Leigh's patience with me through these "stressors" has been such a help because he firmly believes that God has given these children as a gift to us. He listens to me carefully and talks me through each fear. And even after talking to family members and close friends - there has been a general consensus-y vibe that these kids will be okay. This continues to strengthen my faith and continues to develop that seed of hope that was dropped into my heart by the woman from our church early on in the year.

I just recently had to go in to the hospital and get a stitch, and that was terrifying. But it was our only option at that point, and the best decision that could have be made. Since then I have been put on bedrest with bathroom and shower privileges only. It is very hard mentally, and even physically on my "unused" muscles, but necessary in keeping these children inside as long as possible... Only being at 22 weeks now, I will have to "rest" for awhile yet- another 15 weeks would be great...

For the most part - most days - I do believe all will be well. It's those tiny doubtful moments that creep up on you when you are alone and vulnerable that I still need to overcome - and I'm thankful that God has a good track record of proving Himself faithful over and over again to me and to many others. James 1 says, "2 Consider it pure joy, my brothers and sisters, whenever you face trials of many kinds, 3 because you know that the testing of your faith produces perseverance. 4 Let perseverance finish its work so that you may be mature and complete, not lacking anything" and continued on in verse 12 "12 Blessed is the one who perseveres under trial because, having stood the test, that person will receive the crown of life that the Lord has promised to those who love him."

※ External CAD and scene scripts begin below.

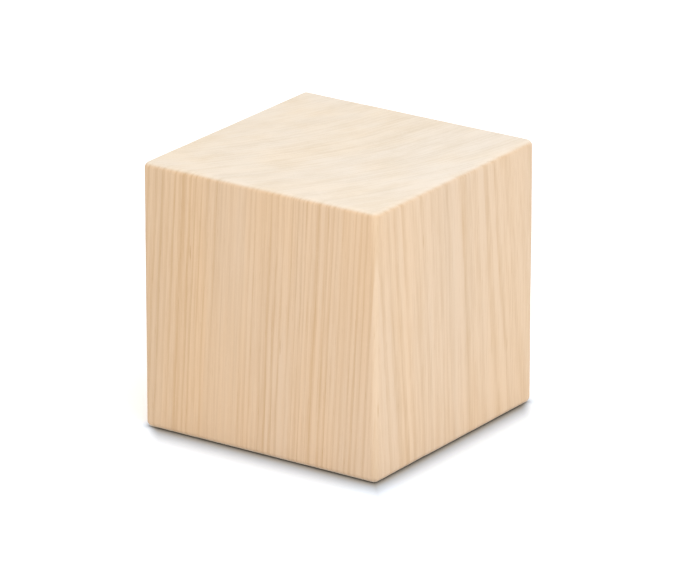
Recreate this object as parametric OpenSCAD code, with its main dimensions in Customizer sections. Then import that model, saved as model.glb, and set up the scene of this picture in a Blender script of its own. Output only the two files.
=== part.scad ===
// Wooden cube: one solid block of pale, close-grained hardwood, sawn square and
// sanded until every edge and corner is lightly eased.
// Millimetres, +Z up. The origin is the middle of the face that the cube stands on.
// The grain runs up Z: the top and bottom are end grain, the four sides long grain.

/* [Block] */
// Length of every side, from face to face
side_len = 50.8; // [20:0.1:150]

/* [Sanding] */
// Radius of the round that sanding leaves on the edges and corners
ease_r = 1; // [0.2:0.05:4]

/* [Hidden] */

// Flat length left between the two rounds of a side
flat_len = side_len - 2 * ease_r;
// Steps drawn round a full turn of each eased edge
round_steps = 64;
// Colour of bare birch
birch = [0.91, 0.80, 0.67];
// The two directions along an axis from the middle of the block
both_ways = [-1, 1];
// Turns that carry a rod standing along Z to lie along Z, Y and X
edge_turns = [[0, 0, 0], [90, 0, 0], [0, 90, 0]];

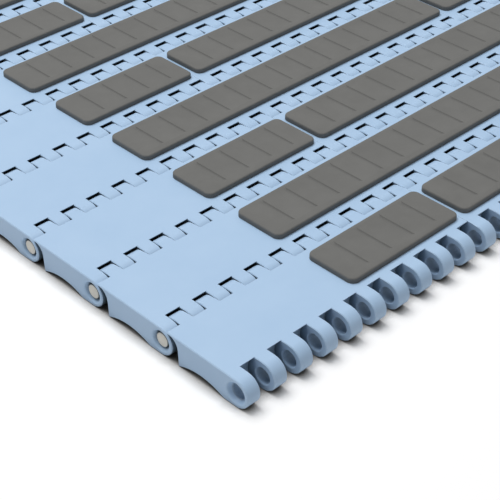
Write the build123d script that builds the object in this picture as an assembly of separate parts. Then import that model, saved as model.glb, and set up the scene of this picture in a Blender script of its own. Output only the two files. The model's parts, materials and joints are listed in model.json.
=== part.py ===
from build123d import *

import os

# Modular plastic belt: a flat section of hinged rows with rubber pads.
# X runs across the belt, Y along its travel, Z up.
# The origin is on the supporting surface, under the middle of the section.

# Layout of the section
pitch = 25.4
cell_width = 8.486
belt_cells = 24
short_cells = 10
long_cells = 20
row_count = 8

# Plate and hinge eyes
thickness = 8.0
side_clearance = 0.15
seam_gap = 0.2

# Rods and their bores
rod_diameter = 3.9
rod_clearance = 0.3
rod_chamfer = 0.3
rod_setback = 0.65
recess_diameter = 5.3
recess_depth = 1.2
end_wall = 1.2

# Pocket in front of each row, which the eyes of the row before it fill
front_pocket_clearance = 0.85

# Pocket behind each row, which the eyes of the row after it fill
rear_lip_reach = 2.4
rear_lip_edge = 0.25
rear_wall_reach = 6.1
rear_wall_height = 4.6

# Arched underside, from the front hinge to the rear foot
arch_start = 4.0
arch_rise = 1.7
foot_land = 0.3

# Pockets in the underside, where the sprocket teeth push
drive_pocket_width = 4.4
drive_pocket_length = 6.0
drive_pocket_start = 7.4
plate_wall = 2.6

# Rubber pads
pad_height = 1.5
pad_length = 15.4
pad_start = 4.9
pad_corner = 1.5
pad_edge = 0.4
pad_indent = 44.4
pad_left_inset = 2.2
pad_right_inset = 0.6

# Sizes that follow from those above
eye_radius = thickness / 2
eye_width = cell_width / 2 - side_clearance
slot_width = cell_width - eye_width
bore_diameter = rod_diameter + 2 * rod_clearance
belt_width = belt_cells * cell_width
belt_left = -belt_width / 2
first_axis = -row_count * pitch / 2
overcut = 1.0


def side_outline():
    """Side view of a row with both of its hinge eyes, front axis at Y 0."""
    foot = pitch - rear_wall_reach - foot_land
    with BuildSketch(Plane.YZ) as outline:
        with BuildLine():
            Line((0, thickness), (pitch, thickness))
            ThreePointArc((pitch, thickness), (pitch + eye_radius, eye_radius), (pitch, 0))
            Line((pitch, 0), (foot, 0))
            ThreePointArc((foot, 0), ((foot + arch_start) / 2, arch_rise), (arch_start, 0))
            Line((arch_start, 0), (0, 0))
            ThreePointArc((0, 0), (-eye_radius, eye_radius), (0, thickness))
        make_face()
    return outline.sketch.face()


def front_pocket_outline():
    """Side view of what a front pocket takes away: a round wall about the front axis."""
    with BuildSketch(Plane.YZ) as outline:
        with Locations((0, eye_radius)):
            Circle(eye_radius + front_pocket_clearance)
            Rectangle(
                eye_radius + overcut,
                thickness + 2 * overcut,
                align=(Align.MAX, Align.CENTER),
            )
    return outline.sketch.face()


def rear_pocket_outline():
    """Side view of what a rear pocket takes away: an upright foot that curves into a lip."""
    wall = pitch - rear_wall_reach
    lip = pitch - rear_lip_reach
    lip_underside = thickness - rear_lip_edge
    curve = lip_underside - rear_wall_height
    back = pitch + eye_radius + overcut
    with BuildSketch(Plane.YZ) as outline:
        with BuildLine():
            Line((wall, -overcut), (wall, rear_wall_height))
            TangentArc((wall, rear_wall_height), (wall + curve, lip_underside), tangent=(0, 1))
            Polyline(
                (wall + curve, lip_underside),
                (lip, lip_underside),
                (lip, thickness + overcut),
                (back, thickness + overcut),
                (back, -overcut),
                (wall, -overcut),
            )
        make_face()
    return outline.sketch.face()


def across(face, middle, width):
    """A face of the side view, extruded to a width about a place across the module."""
    return Pos(middle - width / 2, 0, 0) * extrude(face, width)


def bore(axis_y, start, end, diameter):
    """A round bar along a hinge axis, from one place across the module to another."""
    middle = Pos((start + end) / 2, axis_y, eye_radius)
    return middle * Rot(0, 90, 0) * Cylinder(diameter / 2, end - start)


def make_module(cells, left_edge, right_edge):
    """One moulded module, front axis at Y 0 and first cell at X 0.

    At a left edge the front eye has the recess for the rod's end. At a right edge
    the last rear eye is closed, so that the rod can't slide out.
    """
    length = cells * cell_width
    start = seam_gap / 2
    end = length - seam_gap / 2
    body = Pos(start, 0, 0) * extrude(side_outline(), end - start)

    cuts = []
    for cell in range(cells):
        front_eye = (cell + 0.25) * cell_width
        rear_eye = (cell + 0.75) * cell_width
        cuts.append(across(front_pocket_outline(), rear_eye, slot_width))
        cuts.append(across(rear_pocket_outline(), front_eye, slot_width))
        if cell < cells - 1:
            cuts.append(
                Pos(rear_eye, drive_pocket_start, -overcut)
                * Box(
                    drive_pocket_width,
                    drive_pocket_length,
                    thickness - plate_wall + overcut,
                    align=(Align.CENTER, Align.MIN, Align.MIN),
                )
            )

    rear_end = end - end_wall if right_edge else end + overcut
    cuts.append(bore(0, start - overcut, end + overcut, bore_diameter))
    cuts.append(bore(pitch, start - overcut, rear_end, bore_diameter))
    if left_edge:
        cuts.append(bore(0, start - overcut, start + recess_depth, recess_diameter))
    return (body - cuts).solid()


def make_pad(start, end):
    """One rubber pad on the plate, from one place across the belt to another."""
    with BuildPart() as pad:
        with BuildSketch(Plane.XY.offset(thickness)):
            with Locations(((start + end) / 2, pad_start + pad_length / 2)):
                RectangleRounded(end - start, pad_length, pad_corner)
        extrude(amount=pad_height)
        chamfer(pad.faces().sort_by(Axis.Z)[-1].edges(), pad_edge)
    return pad.part.solid()


def make_rod():
    """One hinge rod on the hinge axis, from the left recess to the closed right eye."""
    start = seam_gap / 2 + rod_setback
    end = belt_width - seam_gap / 2 - end_wall - rod_clearance
    rod = bore(0, start, end, rod_diameter)
    return chamfer(rod.edges().filter_by(GeomType.CIRCLE), rod_chamfer).solid()


def save(shape, name, joint):
    """Place a piece on its row, whose front axis is at the given joint, and write it."""
    placed = Pos(belt_left, first_axis + joint * pitch, 0) * shape
    export_step(placed, f"parts/{name}.step")


def make_row(seam_cells):
    """The modules and pads of a row whose two modules meet after a number of cells."""
    seam = seam_cells * cell_width
    return {
        "left_module": make_module(seam_cells, True, False),
        "right_module": Pos(seam, 0, 0) * make_module(belt_cells - seam_cells, False, True),
        "left_pad": make_pad(pad_indent, seam - pad_right_inset),
        "right_pad": make_pad(seam + pad_left_inset, belt_width - pad_right_inset),
    }


def main():
    os.makedirs("parts", exist_ok=True)

    # The rows are laid like bricks: a short left module and a long one take turns.
    rows = [make_row(short_cells), make_row(long_cells)]
    rod = make_rod()

    for row in range(row_count):
        for name, shape in rows[row % 2].items():
            save(shape, f"row_{row}_{name}", row)
        if row > 0:
            save(rod, f"rod_{row}", row)


main()
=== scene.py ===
"""Dresses a section of modular plastic belt.

The section is eight hinged rows. Each row has two moulded modules, laid like bricks, with a grey
rubber pad on each module and an off-white rod through each hinge. All sizes are in millimetres
and become metres where a mesh is made.
"""

import json
import logging
import math
from dataclasses import dataclass, field
from enum import Enum
from typing import Callable

import bmesh
import bpy
from mathutils import Matrix, Vector

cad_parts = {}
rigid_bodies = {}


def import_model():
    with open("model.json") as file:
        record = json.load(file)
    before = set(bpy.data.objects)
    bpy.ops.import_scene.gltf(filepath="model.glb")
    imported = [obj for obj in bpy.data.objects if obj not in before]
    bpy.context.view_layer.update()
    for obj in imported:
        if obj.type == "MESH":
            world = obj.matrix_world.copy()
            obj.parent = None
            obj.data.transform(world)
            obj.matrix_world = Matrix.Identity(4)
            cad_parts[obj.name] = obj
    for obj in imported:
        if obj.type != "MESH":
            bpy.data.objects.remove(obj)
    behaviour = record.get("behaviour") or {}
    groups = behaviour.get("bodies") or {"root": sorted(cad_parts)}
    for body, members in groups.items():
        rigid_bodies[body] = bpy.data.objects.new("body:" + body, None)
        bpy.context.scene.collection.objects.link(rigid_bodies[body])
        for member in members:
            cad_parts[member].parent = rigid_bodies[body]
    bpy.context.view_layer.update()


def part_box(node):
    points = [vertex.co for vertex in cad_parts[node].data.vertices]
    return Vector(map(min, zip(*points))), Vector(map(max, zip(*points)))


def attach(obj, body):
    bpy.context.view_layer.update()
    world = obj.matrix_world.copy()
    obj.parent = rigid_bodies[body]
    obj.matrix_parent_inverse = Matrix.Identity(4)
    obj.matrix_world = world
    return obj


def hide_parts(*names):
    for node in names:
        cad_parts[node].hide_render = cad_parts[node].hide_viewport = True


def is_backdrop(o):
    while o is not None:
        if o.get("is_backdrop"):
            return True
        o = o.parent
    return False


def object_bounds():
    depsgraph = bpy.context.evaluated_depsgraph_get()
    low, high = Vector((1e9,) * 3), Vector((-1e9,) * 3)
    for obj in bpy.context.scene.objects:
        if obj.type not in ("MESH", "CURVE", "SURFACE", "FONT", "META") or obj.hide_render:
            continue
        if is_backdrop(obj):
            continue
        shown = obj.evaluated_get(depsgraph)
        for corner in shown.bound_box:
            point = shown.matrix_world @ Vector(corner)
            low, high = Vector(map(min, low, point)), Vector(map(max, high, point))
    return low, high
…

So with a shaky faith, and the strength of faith of others around me - I take a deep breath and move forward day by day, moment by moment, facing my trials, persevering, maturing, not lacking anything - looking to the crown of life that the Lord has promised.

Comments

Raymond Dueck said…
Martha and I feel with you, pray for strength
joanna said…
Oh Ange, I am so glad you wrote. I love you. I want to be holding those babies at Christmas time too! I am praying for your faith, and hope, and personally I really needed to hear that verse again, as I'm growing weary - I didn't remember the last bit, about the crown of life. Hallelujah. A crown of life.
Joel M-E said…
This comment has been removed by the author.
Joel M-E said…
I like where you stated... "no logical or medical reason" - it helps you to give credit where credit is due :)

We are praying for you
Unknown said…
I love you ange :) You are an amazing woman my prayers are with you during this time..
Emily Deu said…
I believe!!!! Been thinking about you and praying. You are such a good mom all ready and I cannot wait to see those babies faces!
Angela Oliver said…
Thanks for your comments guys! I love that you're reading my blog - and a little bit humbled by that too! lol!
Heidi Sand-Hart said…
With you every step of the way Ange. You are an inspiration.